What is the difference between PUT and PATCH in REST APIs?
Why Interviewers Ask This
Mid-level Node.js roles require deep understanding of this topic. Interviewers ask this to separate candidates who truly understand the mechanics from those who only know surface-level concepts.
Answer
Both PUT and PATCH HTTP methods update resources, but with different semantics. PUT is a full replacement — the request body must contain the complete resource representation. Any fields not included are set to null/default. PUT /users/1 { name: "Alice", email: "a@b.com", age: 30 } replaces the entire user record. If only name is sent, email and age become null.

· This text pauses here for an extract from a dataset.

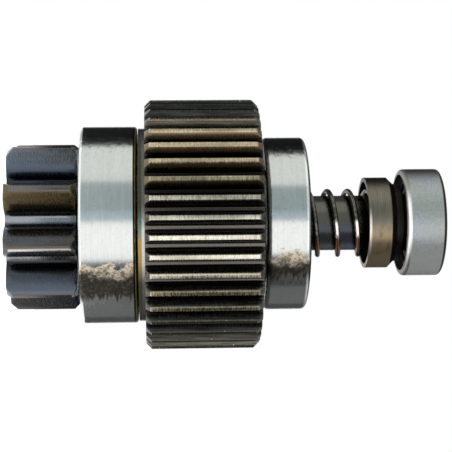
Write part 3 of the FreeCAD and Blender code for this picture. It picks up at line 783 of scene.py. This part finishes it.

PUT must be idempotent — making the same request multiple times produces the same result. PATCH is a partial update — only the fields included in the request body are updated; others remain unchanged. PATCH /users/1 { name: "Alice" } only updates the name field. PATCH is more efficient for updating a single field in a large document. In Express: handle both with separate route handlers, with PATCH using spread/merge logic: const updated = { ...existing, ...req.body };. Most practical REST APIs use PATCH for partial updates and PUT for full replacements, though many APIs use PATCH exclusively for simplicity.
Pro Tip
This topic has Node.js-specific nuances that differ from general programming. Highlighting those nuances in your answer shows expertise rather than generic knowledge.